Simply Good and Beautiful Spelling is a free app for learning spelling for grades four through eight. It can be accessed through The Good and the Beautiful app that includes other language arts components, although you can use only the spelling app as a complete spelling program. The Good and the Beautiful language arts courses direct students when they are to use the app, but students work on words that are at their level rather than words prescribed for a course or grade level. Under “About” on the left navigation is a placement test that begins at a fourth-grade level. There are tests for each level to be administered by parents while students write on paper. Guidelines suggest which level to use based on the score.
The program divides lessons into levels A through Z, with at least eight sessions per level and four parts per session. The number of sessions depends on the student’s spelling accuracy. A session isn’t necessarily completed in one sitting, and more than one might be completed in one.
The program adapts to the student. Words that are missed are presented three more times in their level and five more times in future levels. Brief video instruction is interspersed between online exercises. The program adds sessions as needed, including repeating instruction on concepts students might not have grasped.
Each level (A through Z) teaches 32 new words. Included are more than 800 of the most commonly used words, homophones, commonly confused pairs (e.g., higher and hire), words with suffixes and prefixes, and plurals.
At all levels, basic spelling rules are taught and applied, and students learn spelling principles such as segmenting words that have prefixes or suffixes to aid in correct spelling. All levels present words to students by pronouncing them and using them in sample sentences; students type the words and submit them for checking. Students are not given a preview of the words in these exercises. In lower- to mid-level sessions, students also have exercises for homonyms where they move sentences with a missing word onto an image showing the correct homonym to fill the blank. They are shown the words and taught how they differ before doing these exercises. Exercises typically have five "questions," so they are briefer than other online spelling programs I've reviewed. I think most students will appreciate these bite-sized lessons.
At upper levels, students are sometimes asked to type in four words on a screen following prompts, rather than just one. Also, the homonym exercises present brief instruction on a pair of homonyms, then show one sentence at a time that is missing one of the two words; students type in the missing word from memory. Upper-level students also have exercises where they segment sounds within words.
If students make an error, the correct spelling is shown, and they must answer correctly before moving on. Sometimes, after a correct answer is submitted, the program uses images to show progress, such as a shelf with a book added for each correct word or a jeep moving along a trail. Images and colorful graphics are used throughout the program.
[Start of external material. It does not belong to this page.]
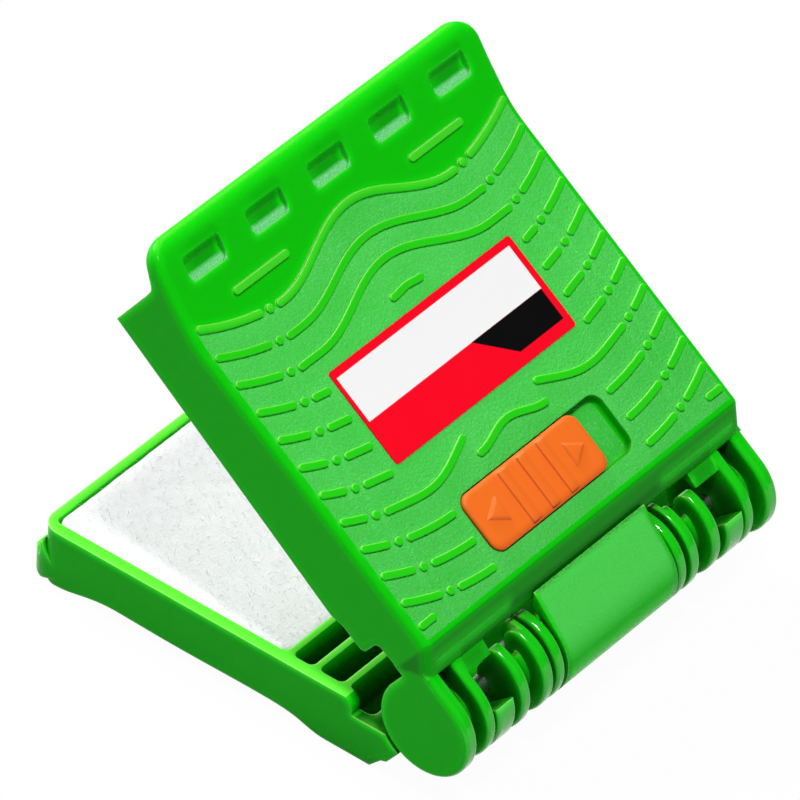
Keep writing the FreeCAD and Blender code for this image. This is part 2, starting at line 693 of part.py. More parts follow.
def make_spring(sign):
    """One wound wire: a coil round the pin with a leg on the base and a leg under the lid."""
    lid_rest = vec(-spring_rest_y, spring_rest_z - wire_diameter / 2 - spring_clear)
    lid_rest = turned(Part.Vertex(lid_rest), -lid_open_deg).Point
    base_rest = vec(-rear_wall_back - rear_wall * 0.8, step_level + wire_diameter / 2 + spring_clear)
    swing = [math.degrees(math.acos(coil_radius / p.Length)) for p in (lid_rest, base_rest)]
    toward = [math.degrees(math.atan2(p.z, p.y)) for p in (lid_rest, base_rest)]
    start = toward[0] + swing[0]
    turns = coil_turns + (toward[1] - swing[1] - start) / 360
    coil = Part.makeHelix(coil_pitch, coil_pitch * turns, coil_radius)
    coil.Placement = Placement(Vector(), Rotation(Vector(1, 1, 1), 120))
    coil.rotate(Vector(), Vector(1, 0, 0), start)
    coil.translate(Vector(spring_inner + wire_diameter / 2, 0, 0))
    edges = coil.Edges
    first, last = edges[0], edges[-1]
    p0, p1 = first.valueAt(first.FirstParameter), last.valueAt(last.LastParameter)
    t0, t1 = first.tangentAt(first.FirstParameter), last.tangentAt(last.LastParameter)
    reach = [math.sqrt(p.Length ** 2 - coil_radius ** 2) for p in (lid_rest, base_rest)]
    lead = Part.makeLine(p0 - t0 * reach[0], p0)
    path = Part.Wire([lead] + edges + [Part.makeLine(p1, p1 + t1 * reach[1])])
    section = Part.Wire(Part.makeCircle(wire_diameter / 2, p0 - t0 * reach[0], t0))
    spring = path.makePipeShell([section], True, False)
    return spring if sign > 0 else spring.mirror(Vector(0, 0, 0), Vector(1, 0, 0))


# ---------------------------------------------------------------- pads
felt_level = -parting_drop - felt_gap / 2


def felt_block(front, low):
    return rounded_block(-half + wall + pad_gap, half - wall - pad_gap, -front + pad_gap,
                         -pad_pocket_rear - pad_gap / 2, low, low + felt_thickness, pad_corner)


def make_lower_felt():
    return felt_block(base_front - front_wall, felt_level - felt_thickness)


def make_upper_felt():
    """Drawn closed on the lower felt, then turned into the lid's own frame."""
    return turned(felt_block(lid_front - front_wall, felt_level + felt_gap), -lid_taper_deg)


def make_lower_sponge():
    return rounded_block(-half + wall + pad_gap, half - wall - pad_gap, -base_front + front_wall + pad_gap,
                         -pad_pocket_rear - pad_gap / 2, -base_floor, felt_level - felt_thickness, pad_corner)


def make_upper_sponge():
    """Wedge between the lid's roof and the slanted upper felt."""
    tilt = math.radians(lid_taper_deg)
    back = felt_level + felt_gap + felt_thickness
    front_y, rear_y = -lid_front + front_wall + pad_gap, -pad_pocket_rear - pad_gap / 2
    low = lambda y: (back - y * math.sin(tilt)) / math.cos(tilt)
    outline = [(front_y, low(front_y)), (rear_y, low(rear_y)), (rear_y, lid_top - lid_roof),
               (front_y, lid_top - lid_roof)]
    wedge = across(outline, -half + wall + pad_gap, half - wall - pad_gap)
    return wedge.common(rounded_block(-half + wall + pad_gap, half - wall - pad_gap, front_y, rear_y,
                                      -lid_top, lid_top, pad_corner))


# ---------------------------------------------------------------- other pieces
def make_pin():
    length = 2 * half - pin_cover - pin_end_gap - pin_recess
    pin = Part.makeCylinder(pin_diameter / 2, length, Vector(-half + pin_recess, 0, 0), Vector(1, 0, 0))
    ends = [e for e in pin.Edges if e.BoundBox.XLength < 0.01]
    return pin.makeChamfer(pin_chamfer, ends)


def make_button():
    """Cap in the recess with grip ridges and two arrow heads, on a stem through the lid."""
    top = lid_top + button_rise
    seat = recess_level + button_seat_gap
    cap = rounded_block(button_x0, button_x1, button_front, button_rear, seat, top, button_corner)
    cap = cap.makeFillet(button_edge, [e for e in cap.Edges if e.BoundBox.ZMin > top - 0.01])
    cap = cap.makeChamfer(recess_cove, [e for e in cap.Edges if e.BoundBox.ZMax < seat + 0.01])
    middle = (button_x0 + button_x1) / 2
    for index in range(ridge_count):
        x = middle + (index - (ridge_count - 1) / 2) * ridge_pitch + ridge_width / 2
        crest, foot = x - ridge_width, x - ridge_width - ridge_slope
        points = [Vector(x + ridge_lean, 0, top - raised_root), Vector(x, 0, top + ridge_rise),
                  Vector(crest, 0, top + ridge_rise), Vector(foot, 0, top - raised_root)]
        face = Part.Face(Part.makePolygon(points + points[:1]))
        face.translate(Vector(0, button_front + ridge_margin, 0))
        cap = cap.fuse(face.extrude(Vector(0, button_rear - button_front - 2 * ridge_margin, 0)))
    for hand in (1, -1):
        tip = middle + hand * (button_length / 2 - arrow_margin)
        foot = tip - hand * arrow_length
        low = top - raised_root
        points = [Vector(tip, button_mid, low), Vector(foot, button_mid - arrow_width / 2, low),
                  Vector(foot, button_mid + arrow_width / 2, low)]
        head = Part.Face(Part.makePolygon(points + points[:1]))
        head = head.extrude(Vector(0, 0, raised_root + arrow_rise))
        rim = [e for e in head.Edges if e.BoundBox.ZMin > top + arrow_rise - 0.01]
        cap = cap.fuse(head.makeChamfer(arrow_edge, rim))
    stem = block(stem_x0, stem_x1, button_mid - stem_width / 2, button_mid + stem_width / 2,
                 latch_top, seat + overlap)
    return cap.fuse(stem).removeSplitter()


def make_latch():
    """Plate under the lid that holds the button, with a leg and hook for the base's catch."""
    plate = rounded_block(stem_x0 - latch_overhang / 2, stem_x1 + latch_overhang / 2,
                          button_mid - stem_width / 2 - latch_overhang,
                          button_mid + stem_width / 2 + latch_overhang,
                          latch_top - latch_thickness, latch_top, latch_overhang / 2)
    leg = block(stem_x0, stem_x0 + leg_width, leg_y0, leg_y1, hook_low, latch_top - latch_thickness + overlap)
    hook = block(stem_x0 - latch_reach, stem_x0 + leg_width, leg_y0, leg_y1, hook_low,
                 hook_low + hook_thickness)
    return plate.fuse(leg).fuse(hook).removeSplitter()


def make_label():
    return rounded_block(-label_width / 2, label_width / 2, -label_front, -label_front + label_length,
                         lid_top, lid_top + label_thickness, label_corner)


def main():
    os.makedirs("parts", exist_ok=True)
    on_base = {
        "base_shell": make_base(),
        "hinge_pin": make_pin(),
        "torsion_spring_left": make_spring(1),
        "torsion_spring_right": make_spring(-1),
        "lower_sponge": make_lower_sponge(),
        "lower_felt_pad": make_lower_felt(),
    }
    on_lid = {
        "lid_shell": make_lid(),
        "upper_sponge": make_upper_sponge(),
        "upper_felt_pad": make_upper_felt(),
        "slide_button": make_button(),
        "latch_plate": make_latch(),
        "label": make_label(),
    }
    shapes = dict(on_base)
    shapes.update({name: turned(shape, -lid_open_deg) for name, shape in on_lid.items()})
    for name, shape in shapes.items():
        shape.translate(axis_shift)
        shape.exportStep("parts/" + name + ".step")


if __name__ == "__main__":
    main()
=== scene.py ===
"""Looks of the optical fibre cleaning clamp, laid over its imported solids.

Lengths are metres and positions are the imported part's own. The finishes measure in
millimetres about the hinge axis: the base's with the base as it stands, the lid's and the
label's with the lid's flat top level.
"""
import json
import math
from collections import namedtuple

import bmesh
import bpy
from bpy.props import FloatProperty, FloatVectorProperty, IntProperty, PointerProperty
from bpy.types import Operator, Panel, PropertyGroup
from mathutils import Matrix, Vector, noise


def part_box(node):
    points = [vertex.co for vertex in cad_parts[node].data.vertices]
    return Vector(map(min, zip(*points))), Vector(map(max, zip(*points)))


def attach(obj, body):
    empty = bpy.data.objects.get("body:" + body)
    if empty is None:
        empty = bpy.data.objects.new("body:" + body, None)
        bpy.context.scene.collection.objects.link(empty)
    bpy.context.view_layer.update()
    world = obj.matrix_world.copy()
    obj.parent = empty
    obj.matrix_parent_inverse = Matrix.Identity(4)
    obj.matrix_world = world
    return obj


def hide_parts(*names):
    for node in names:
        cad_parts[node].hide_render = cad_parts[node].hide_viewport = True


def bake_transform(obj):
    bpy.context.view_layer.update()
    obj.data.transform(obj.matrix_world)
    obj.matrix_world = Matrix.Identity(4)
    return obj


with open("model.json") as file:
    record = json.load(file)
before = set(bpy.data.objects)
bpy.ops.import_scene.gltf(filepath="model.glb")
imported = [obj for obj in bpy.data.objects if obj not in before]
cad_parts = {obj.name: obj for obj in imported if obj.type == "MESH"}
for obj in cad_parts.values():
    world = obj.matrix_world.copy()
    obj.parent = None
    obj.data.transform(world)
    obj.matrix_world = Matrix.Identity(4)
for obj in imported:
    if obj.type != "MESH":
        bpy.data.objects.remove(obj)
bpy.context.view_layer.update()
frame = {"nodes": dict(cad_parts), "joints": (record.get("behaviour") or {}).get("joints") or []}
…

At the end of each session, any words missed are shown and should be written in either the optional Simply Spelling workbook (described below) or a notebook with lined paper.
Both instruction and exercises are brief. In one sitting, students can complete as many parts of a session as they wish or even more than one session. Students who miss several words will be presented with extra sessions. This adaptation keeps good spellers moving ahead while providing weaker spellers the extra practice they need.
Simply Spelling Workbooks
Three optional Simply Spelling Workbooks provide handwriting practice with spelling words in unusual formats. Any of the three workbooks can be used for any level, although the publisher recommends starting with the first two: Simply Spelling: Sky-High Adventures and Simply Spelling: Gadgets and Games. The third workbook is Simply Spelling: Ocean Adventures. All three are very similar in the types of exercises, so it doesn’t matter much which you choose.
These 70-page workbooks are available in print or as PDFs. There’s no problem purchasing one PDF workbook and using it along with all levels, but the themes and activities across the three workbooks add variety.
The workbooks do not provide lists of words. Instead, words missed in the spelling app, or words a parent assigns, are used in the student’s or parent’s choice of exercise pages. Exercises always have these assignments: “Write two sentences. Each sentence should contain one of the homophones/commonly confused words,” and “Write each word in chunks as seen on the app.” In addition, other exercises usually include one that tells students to write the words within an image, such as on the rays of the sun or within a bird nest. (Some of these require tiny writing!)
These are not typical spelling exercises, so parents have to determine how useful they are. Practicing writing words and sentences containing those words on lined paper is less interesting but should suffice.
Summary
The free Simply Good and Beautiful Spelling app is excellent. It does the teaching for busy parents, adapting to the student’s level, and the online practice exercises replace traditional spelling books. However, parents need to decide how to have students practice manually writing the words and need to be involved for that part of the course, even if they use the Simply Spelling Workbooks.